Namun bagi kelompok lain, pidato tersebut dianggap sebagai bentuk “pencairan” identitas nasional Kanada — sebuah negara yang secara historis dibangun di atas nilai-nilai Kristen Eropa, khususnya Prancis dan Inggris. Mereka menyebut ucapan Carney sebagai upaya menyamakan nilai-nilai Islam dengan nilai-nilai yang telah lama dianggap mendefinisikan Kanada.
Batas antara Inklusivitas dan Provokasi
Satu hal yang tak bisa diabaikan: pidato itu menyentuh titik paling sensitif dalam wacana global — agama, identitas, dan nasionalisme. Ketika seorang kepala negara secara eksplisit menyebut nilai-nilai agama tertentu sebagai nilai nasional, maka itu bukan sekadar bentuk pengakuan, tetapi juga penegasan posisi. Di satu sisi, Carney hendak merangkul komunitas Muslim Kanada. Tapi di sisi lain, ia membuka celah tuduhan bahwa ia mengabaikan nilai-nilai dominan tradisional, terutama dari kelompok mayoritas kulit putih Kristen.
Perbandingan dengan pidato Carney saat Paskah pun mencuat. Banyak warganet menuduh sang perdana menteri gagal menyebut nama Yesus atau nilai-nilai Kristiani secara eksplisit, sementara justru menjadikan Idul Adha sebagai panggung utama untuk mendeklarasikan nilai-nilai Muslim sebagai “nilai nasional.”
Narasi Islamofobia Kembali Menguat
Kontroversi ini memperlihatkan bagaimana Islamofobia masih menjadi senjata ampuh dalam debat politik Barat. Tudingan “jihadis”, “kultus kematian”, hingga komentar rasis terhadap komunitas Muslim kembali bermunculan — tanpa filter dan tanpa empati. Bahkan jurnalis keturunan India, Rupa Subramanya, turut mengobarkan api dengan menyatakan bahwa “nilai-nilai Islam bukan nilai-nilai Kanada.”
Tentu saja pernyataan seperti itu mengabaikan fakta bahwa nilai-nilai seperti kemurahan hati, solidaritas, dan pengorbanan tidak eksklusif milik satu peradaban. Bahkan, dalam sejarah Kanada sendiri, nilai-nilai tersebut telah diperjuangkan bersama oleh berbagai komunitas imigran — termasuk Muslim.

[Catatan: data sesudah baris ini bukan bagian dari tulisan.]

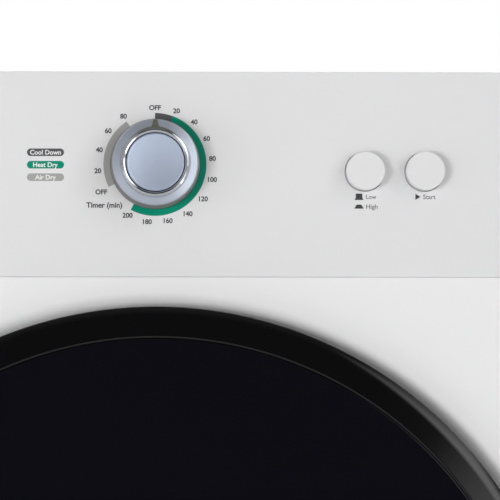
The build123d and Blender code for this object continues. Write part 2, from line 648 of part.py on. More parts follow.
# ---------------------------------------------------------------- drive
def grooved_pulley(belt_r, bore, y0, y1, groove_y, groove_w, x, z):
    """A pulley whose groove carries a flat belt at belt_r."""
    flange = belt_r + 3
    g0, g1 = groove_y - 0.2, groove_y + groove_w + 0.2
    outline = [(bore, y0), (flange, y0), (flange, g0), (belt_r, g0), (belt_r, g1), (flange, g1), (flange, y1),
               (bore, y1)]
    return turned_y(outline, x, z)


def belt_loop(x0, z0, r0, x1, z1, r1, thick, y0, y1):
    """A belt round two pulleys, BELT_GAP clear of each."""
    loop = []
    for grow in (thick, 0):
        first = Pos(x0, z0) * Circle(r0 + BELT_GAP + grow)
        second = Pos(x1, z1) * Circle(r1 + BELT_GAP + grow)
        loop.append(make_hull(first.edges() + second.edges()))
    return xz_prism(loop[0] - loop[1], y0, y1)


def drum_belt():
    return belt_loop(0, AXIS_Z, DRUM_R, MOTOR_X, MOTOR_Z, DRIVE_R, DRUM_BELT_T, DRUM_BELT_Y,
                     DRUM_BELT_Y + DRUM_BELT_W)


def fan_belt():
    return belt_loop(0, AXIS_Z, FAN_PULLEY_R, MOTOR_X, MOTOR_Z, FAN_DRIVE_R, FAN_BELT_T, FAN_BELT_Y,
                     FAN_BELT_Y + FAN_BELT_W)


def motor_housing():
    """Motor case with the stator round the rotor's bore, and plain bearings at both ends."""
    bore = MOTOR_SHAFT_R + RUNNING
    outline = [(bore, 0), (44, 0), (MOTOR_R, 8), (MOTOR_R, 102), (44, 110), (bore, 110), (bore, 92), (29, 92),
               (29, 18), (bore, 18)]
    return turned_y(outline, MOTOR_X, MOTOR_Z)


def motor_rotor():
    """Rotor core, shaft and the small drum pulley cut on the shaft's front end."""
    g0, g1 = DRUM_BELT_Y - 0.3, DRUM_BELT_Y + DRUM_BELT_W + 0.3
    s, d = MOTOR_SHAFT_R, DRIVE_R
    outline = [(0, -39), (d + 3, -39), (d + 3, g0), (d, g0), (d, g1), (d + 3, g1), (d + 3, -21), (s, -21),
               (s, 20), (28, 20), (28, 90), (s, 90), (s, 213), (0, 213)]
    return turned_y(outline, MOTOR_X, MOTOR_Z)


def fan_drive_pulley():
    return grooved_pulley(FAN_DRIVE_R, MOTOR_SHAFT_R + PRESS_FIT, *FAN_PULLEY_Y, FAN_BELT_Y, FAN_BELT_W,
                          MOTOR_X, MOTOR_Z)


def motor_bracket():
    """Cradle for the motor, with the stud that the idler arm swings on."""
    floor = BASE_Z + SHEET + TOUCH
    bracket = block(186, 292, 4, 106, floor, floor + 2)
    for y in (4, 104):
        bracket = bracket + block(186, 292, y, y + 2, floor, 66)
    bracket = bracket - rod_y(MOTOR_R + TOUCH, 0, 110, MOTOR_X, MOTOR_Z)
    px, pz = IDLER_PIVOT
    return bracket + rod_y(4, -21, 6, px, pz)


def idler_centre():
    """Where the idler runs under the lower span of the drum belt."""
    dx, dz = MOTOR_X, MOTOR_Z - AXIS_Z
    span = hypot(dx, dz)
    lean = asin((DRUM_R - DRIVE_R) / span)
    ux, uz = dx / span, dz / span
    mx = sin(lean) * ux + cos(lean) * uz
    mz = sin(lean) * uz - cos(lean) * ux
    off = DRUM_R + 2 * BELT_GAP + DRUM_BELT_T + IDLER_R
    return mx * off - mz * IDLER_ALONG, AXIS_Z + mz * off + mx * IDLER_ALONG


def idler_arm():
    (px, pz), (ix, iz) = IDLER_PIVOT, idler_centre()
    ends = Pos(px, pz) * Circle(8) + Pos(ix, iz) * Circle(6)
    arm = xz_prism(make_hull(ends.edges()), -19, -16)
    arm = arm - rod_y(4 + RUNNING, -30, 0, px, pz)
    return arm + rod_y(3, -39, -16, ix, iz)


def idler_pulley():
    return tube_y(IDLER_R, 3 + RUNNING, DRUM_BELT_Y - 1, DRUM_BELT_Y + DRUM_BELT_W + 2, *idler_centre())


def fan_wheel():
    """Radial blower wheel with straight blades between a back plate and a shroud ring."""
    wheel = rod_y(108, 190, 192) + rod_y(11, 161, 202.8) + tube_y(108, 90, 156.5, 158.5)
    blade = block(62, 107, 157, 191, AXIS_Z - 0.9, AXIS_Z + 0.9)
    for k in range(24):
        wheel = wheel + Pos(0, 0, AXIS_Z) * Rot(0, 15 * k, 0) * Pos(0, 0, -AXIS_Z) * blade
    return wheel - rod_y(FAN_AXLE_R + RUNNING, 150, 210)


def fan_pulley():
    bore = FAN_AXLE_R + RUNNING
    return grooved_pulley(FAN_PULLEY_R, bore, *FAN_PULLEY_Y, FAN_BELT_Y, FAN_BELT_W, 0, AXIS_Z)


def run_capacitor():
    can = rod_z(19, BASE_Z + SHEET + TOUCH, 92, 262, -115)
    return can + rod_z(3, 91, 100, 256, -115) + rod_z(3, 91, 100, 268, -115)


# ---------------------------------------------------------------- wiring
def terminal_block():
    block_body = block(-296, -264, 180, 212, 104, 134)
    for x in (-290, -280, -270):
        block_body = block_body - rod_z(2, 128, 135, x, 206)
    return block_body


def wire_harness():
    """Bundle of wires from the timer, along the left side, down to the terminal block."""
    route = [(-28.2, -180, 640), (-110, -180, 641), (-240, -170, 648), (-286, -110, 652), (-287, 20, 653),
             (-286, 120, 652), (-285, 190, 648), (-284, 194, 560), (-283, 192, 300), (-282, 192, 134.2)]
    line = FilletPolyline(*route, radius=24)
    start = Plane(origin=line @ 0, z_dir=line % 0)
    return sweep(start * Circle(5), path=line)


# ---------------------------------------------------------------- writing the nodes
NODES = {
    "base_pan": base_pan,
    "left_side_panel": lambda: side_panel(-1),
    "right_side_panel": lambda: side_panel(1),
    "top_panel": top_panel,
    "rear_panel": rear_panel,
    "rear_access_cover": rear_access_cover,
    "front_panel": front_panel,
    "control_panel": control_panel,
    "cord_gland": cord_gland,
    "cabinet_screws": cabinet_screws,
    "front_left_foot": lambda: front_foot(-FOOT_X),
    "front_right_foot": lambda: front_foot(FOOT_X),
    "rear_feet": rear_feet,
    "timer_body": timer_body,
    "timer_shaft": timer_shaft,
    "timer_knob_skirt": knob_skirt,
    "timer_knob_cap": knob_cap,
    "heat_button": lambda: push_button(HEAT_BUTTON_X),
    "start_button": lambda: push_button(START_BUTTON_X),
    "heat_switch": lambda: panel_switch(HEAT_BUTTON_X),
    "start_switch": lambda: panel_switch(START_BUTTON_X),
    "door_outer_ring": door_ring,
    "door_window": door_window,
    "door_inner_frame": door_inner_frame,
    "door_inner_bowl": door_inner_bowl,
    "door_seal": door_seal,
    "door_hinge_leaf": door_hinge_leaf,
    "door_latch_hook": door_latch_hook,
    "door_screws": door_screws,
    "hinge_bracket": hinge_bracket,
    "latch_catch": latch_catch,
    "door_switch": door_switch,
    "front_bulkhead": front_bulkhead,
    "front_felt_seal": front_felt_seal,
    "rear_bulkhead": rear_bulkhead,
    "rear_felt_seal": rear_felt_seal,
    "main_shaft": main_shaft,
    "fan_housing": fan_housing,
    "fan_housing_cover": fan_housing_cover,
    "heater_housing": heater_housing,
    "heater_core": heater_core,
    "drum_shell": drum_shell,
    "drum_back": drum_back,
    "drum_hub": drum_hub,
    "drum_baffles": drum_baffles,
    "lint_filter_frame": lint_filter_frame,
    "lint_filter_mesh": lint_filter_mesh,
    "drum_belt": drum_belt,
    "fan_belt": fan_belt,
    "motor_housing": motor_housing,
    "motor_rotor": motor_rotor,
    "fan_drive_pulley": fan_drive_pulley,
    "motor_bracket": motor_bracket,
    "idler_arm": idler_arm,
    "idler_pulley": idler_pulley,
    "fan_wheel": fan_wheel,
    "fan_pulley": fan_pulley,
    "run_capacitor": run_capacitor,
    "terminal_block": terminal_block,
    "wire_harness": wire_harness,
}

os.makedirs("parts", exist_ok=True)
for node, build_piece in NODES.items():
    save(node, build_piece())
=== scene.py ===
import bpy
import bmesh
import numpy as np
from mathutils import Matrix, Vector


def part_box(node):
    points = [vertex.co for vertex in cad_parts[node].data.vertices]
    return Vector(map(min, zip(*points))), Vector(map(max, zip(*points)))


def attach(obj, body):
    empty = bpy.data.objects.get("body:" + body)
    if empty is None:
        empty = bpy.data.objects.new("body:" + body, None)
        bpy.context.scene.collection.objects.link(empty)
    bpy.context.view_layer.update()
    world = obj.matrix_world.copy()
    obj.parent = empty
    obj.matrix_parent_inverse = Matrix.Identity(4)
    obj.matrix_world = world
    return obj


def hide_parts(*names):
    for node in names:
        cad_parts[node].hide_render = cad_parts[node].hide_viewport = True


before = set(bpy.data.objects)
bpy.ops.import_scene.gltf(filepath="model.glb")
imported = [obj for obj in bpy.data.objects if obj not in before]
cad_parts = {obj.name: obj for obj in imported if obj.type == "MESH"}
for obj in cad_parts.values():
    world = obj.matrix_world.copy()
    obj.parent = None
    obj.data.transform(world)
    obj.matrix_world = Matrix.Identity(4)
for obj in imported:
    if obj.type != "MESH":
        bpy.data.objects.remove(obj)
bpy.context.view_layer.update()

# -------------------------------------------------- studio
# A pale floor under the dryer, a room that the camera sees as plain white, and six area lights. What the room
# gives to reflections is dark straight ahead, so that gloss black stays black, and brightest at the right.
# Four lights only fill shade, the one behind also shines on metal, and a low strip is only a reflection.
MM = 0.001
FRONT_Y = -215 * MM
VIEW_CENTRE = Vector((53.3 * MM, FRONT_Y, 578.8 * MM))
VIEW_WIDTH = 283.4 * MM
EYE = Vector((-25 * MM, FRONT_Y - 2500 * MM, 487 * MM))
SENSOR = 36.0

camera_data = bpy.data.cameras.new("camera")
camera_data.sensor_width = SENSOR
camera_data.lens = SENSOR * (VIEW_CENTRE - EYE).length / VIEW_WIDTH
camera_data.clip_end = 50
camera = bpy.data.objects.new("camera", camera_data)
camera.location = EYE
camera.rotation_euler = (VIEW_CENTRE - EYE).to_track_quat("-Z", "Y").to_euler()
bpy.context.scene.collection.objects.link(camera)
bpy.context.scene.camera = camera
bpy.context.scene.view_settings.view_transform = "Standard"


def srgb(code):
    """Linear RGBA of an sRGB hex colour: each part to the power law of the standard."""
    parts = np.array([int(code[i:i + 2], 16) for i in (0, 2, 4)]) / 255
    linear = np.where(parts <= 0.04045, parts / 12.92, ((parts + 0.055) / 1.055) ** 2.4)
    return (*linear.tolist(), 1.0)


def add(tree, kind, links=None, **settings):
    """Adds a node: settings are its properties, and links sets its inputs to values or to other sockets."""
    made = tree.nodes.new(kind)
    for key, value in settings.items():
        setattr(made, key, value)
    for key, value in (links or {}).items():
        if isinstance(value, bpy.types.NodeSocket):
            tree.links.new(value, made.inputs[key])
        else:
            made.inputs[key].default_value = value
    return made


def mesh_piece(name, points, faces, body, material, smooth=True):
    """A mesh object from points (N, 3) in metres and faces, riding on a body."""
    mesh = bpy.data.meshes.new(name)
    mesh.from_pydata(points.tolist(), [], faces)
    work = bmesh.new()
    work.from_mesh(mesh)
    bmesh.ops.remove_doubles(work, verts=work.verts, dist=2e-6)
    bmesh.ops.dissolve_degenerate(work, edges=work.edges, dist=1e-7)
    bmesh.ops.recalc_face_normals(work, faces=work.faces)
    work.to_mesh(mesh)
    work.free()
    mesh.polygons.foreach_set("use_smooth", np.full(len(mesh.polygons), smooth))
    piece = bpy.data.objects.new(name, mesh)
    bpy.context.scene.collection.objects.link(piece)
    mesh.materials.append(material)
    if body:
        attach(piece, body)
    return piece


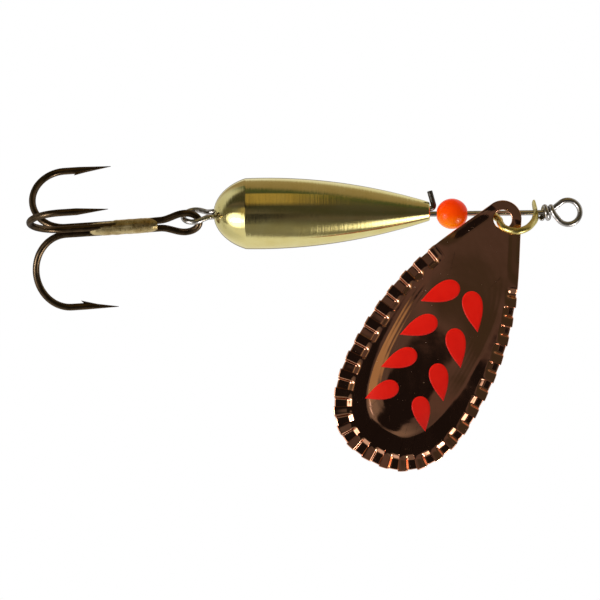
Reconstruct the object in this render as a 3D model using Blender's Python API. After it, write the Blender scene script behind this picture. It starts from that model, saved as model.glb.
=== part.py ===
"""In-line spinner lure: a wire shaft with a turned weight, a bead, a blade on a clevis and a treble hook.

The line is tied to the eye at the origin. +X is the direction of pull, along the shaft, and the blade
hangs towards -Z with its domed face towards -Y. Dimensions below are in millimetres.
"""

import math

import bmesh
import bpy
from mathutils import Matrix, Vector

MM = 0.001

# Shaft wire
WIRE_RADIUS = 0.35
EYE_RADIUS = 1.57
EYE_CENTRE_X = 0.10
EYE_SLOPE = 38.0
EYE_FOOT_Z = 0.22
WRAP_RADIUS = 0.73
WRAP_START_X = -1.93
WRAP_PITCH = 0.80
WRAP_START_TURN = 20.0
WRAP_END_TURN = 660.0
LEG_SPACING = 0.72
TAG_LENGTH = 1.85
TAG_LEAN = 15.0
TAG_BEND_RADIUS = 0.40
TAG_AHEAD = 0.12

# Rear loop of the shaft wire
LOOP_REAR_X = -49.9
LOOP_REAR_LENGTH = 1.45
LOOP_HALF_HEIGHT = 1.55
LOOP_TILT = 59.0
LOOP_BACK = 0.54
LOOP_REAR_Z = 0.05
LOOP_FRONT_X = -45.9
LOOP_TWIST_LENGTH = 1.6

# Turned weight
WEIGHT_REAR_X = -45.96
WEIGHT_LENGTH = 28.1
WEIGHT_AXIS_Z = LEG_SPACING / 2
WEIGHT_NOSE_REACH = 7.0
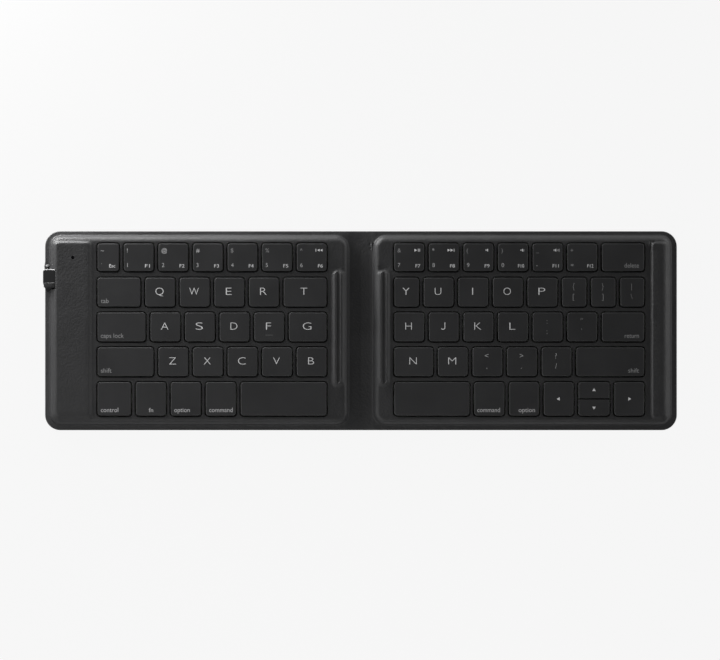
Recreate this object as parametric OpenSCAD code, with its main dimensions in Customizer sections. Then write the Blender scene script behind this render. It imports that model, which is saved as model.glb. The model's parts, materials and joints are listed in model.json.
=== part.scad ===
// Folding keyboard in a leather cover: two padded halves joined by a leather spine.
// +X is to the typist's right, +Y is away from the typist, +Z is up.
// The origin is on the underside, at the middle of the spine. Sizes are in millimetres.

/* [Padded halves] */
// Width of the flat sewn edge along the outer side of each padded body
edge_w = 2.35; // [1.8:0.05:2.7]
// Width of the flat sewn edge along the back
back_edge_w = 1.8; // [1.5:0.1:2.4]
// Width of the flat sewn edge along the front
front_edge_w = 2.6; // [2:0.1:3.2]
// Radius of the four outer corners
corner_r = 7.3; // [5:0.1:10]
// Height of the leather deck between the keys
deck_h = 5; // [4.8:0.1:6]
// Width of the rounded shoulder round the deck
shoulder_w = 2.8; // [2:0.1:3.2]
// Radius of the padded bodies' outer corners
body_outer_r = 5; // [4.6:0.1:8]
// Radius of the padded bodies' corners beside the spine
body_inner_r = 6; // [3.9:0.1:7]
// Leather between the back edge and the first row's windows
back_margin = 5.4; // [5:0.05:9]
// Leather between the space bar row's windows and the front edge
front_margin = 6.5; // [6.2:0.05:12]
// Leather between the left half's windows and the battery strip
strip_margin = 2.1; // [0.5:0.05:5]

/* [Sheets] */
// Thickness of the bottom cover
bottom_t = 0.6; // [0.4:0.05:0.7]
// Thickness of the top cover
skin_t = 0.8; // [0.75:0.05:0.9]
// Thickness of the steel base plate
plate_t = 0.4; // [0.3:0.05:0.5]
// Thickness of the switch membrane
membrane_t = 0.25; // [0.15:0.05:0.35]
// Distance of the base plate's edge inside the padded body's foot
plate_inset = 2.2; // [2:0.1:2.4]

/* [Fold] */
// Gap left between the raised strips when the keyboard is closed
closed_gap = 0.2; // [0.15:0.05:1]
// Clearance of the spine in the edge of each half
fold_clear = 0.1; // [0.08:0.01:0.2]
// Width of the flat cable that crosses the spine
flex_w = 10; // [6:0.5:14]
// How far the flat cable reaches past the spine into each half
flex_in = 8; // [6:0.5:9]
// Distance of the flat cable's middle from the back edge
flex_back = 14; // [13:0.5:20]

/* [Raised strips] */
// Height of the raised strips and bars above the deck
strip_h = 1; // [0.8:0.1:1.4]
// Width of the sloping side of an end strip
strip_slope = 1.5; // [1.2:0.1:2]
// Distance of the battery strip from the outer edge
strip_inset = 4.4; // [4.2:0.1:5]
// Distance of the right half's end strip from the outer edge
right_strip_inset = 5.65; // [4.4:0.05:5.8]
// Distance of the end strips from the front and back edges
strip_end_inset = 4.9; // [4.5:0.1:6]
// Width of the end strip on the right half
right_strip_w = 7.1; // [7:0.1:8.5]
// Corner radius of the end strips
strip_r = 3; // [2.5:0.1:3.2]
// Width of the raised bar beside the fold, at its foot
bar_w = 6.8; // [6:0.1:9]
// Length of the raised bar beside the fold
bar_l = 55; // [30:1:70]
// Width of the sloping sides of the raised bar
bar_slope = 2.2; // [1.2:0.1:2.3]
// Distance of the raised bar's foot from the foot of the padded body
bar_inset = 1.25; // [1:0.05:3]
// Distance of the bar's middle behind the middle of the keyboard
bar_y = 1; // [-4:0.5:4]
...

Politik Simbolik atau Kepemimpinan Nyata?
Mark Carney dikenal sebagai politisi cerdas dan diplomat ulung, tetapi apakah langkahnya kali ini merupakan bentuk kepemimpinan inklusif, atau justru bentuk virtue signaling yang akan memecah belah?
Di tengah persiapan pemilu, banyak yang menduga bahwa Carney tengah mencoba memperkuat dukungan dari komunitas Muslim yang jumlahnya semakin signifikan. Namun cara yang dipilih — menyebut nilai Islam sebagai “nilai Kanada” secara eksplisit — dinilai terlalu berani dan provokatif bagi sebagian pemilih tradisional.
Arah Baru Kanada atau Titik Belok yang Berisiko?
Perdebatan ini lebih dari sekadar pidato Idul Adha. Ini tentang arah baru Kanada: apakah Kanada akan tetap menjadi negara yang benar-benar multikultural dan inklusif? Atau justru akan terjebak dalam tarik-menarik ideologis antara nasionalisme identitas dan pluralisme nilai?
Pidato Carney mungkin akan dikenang bukan karena kata-katanya yang lembut, tetapi karena badai yang ditimbulkannya. Di saat dunia makin terbelah, pertanyaannya bukan hanya soal siapa yang berbicara, tetapi juga: siapa yang merasa tak lagi diwakili oleh suara itu?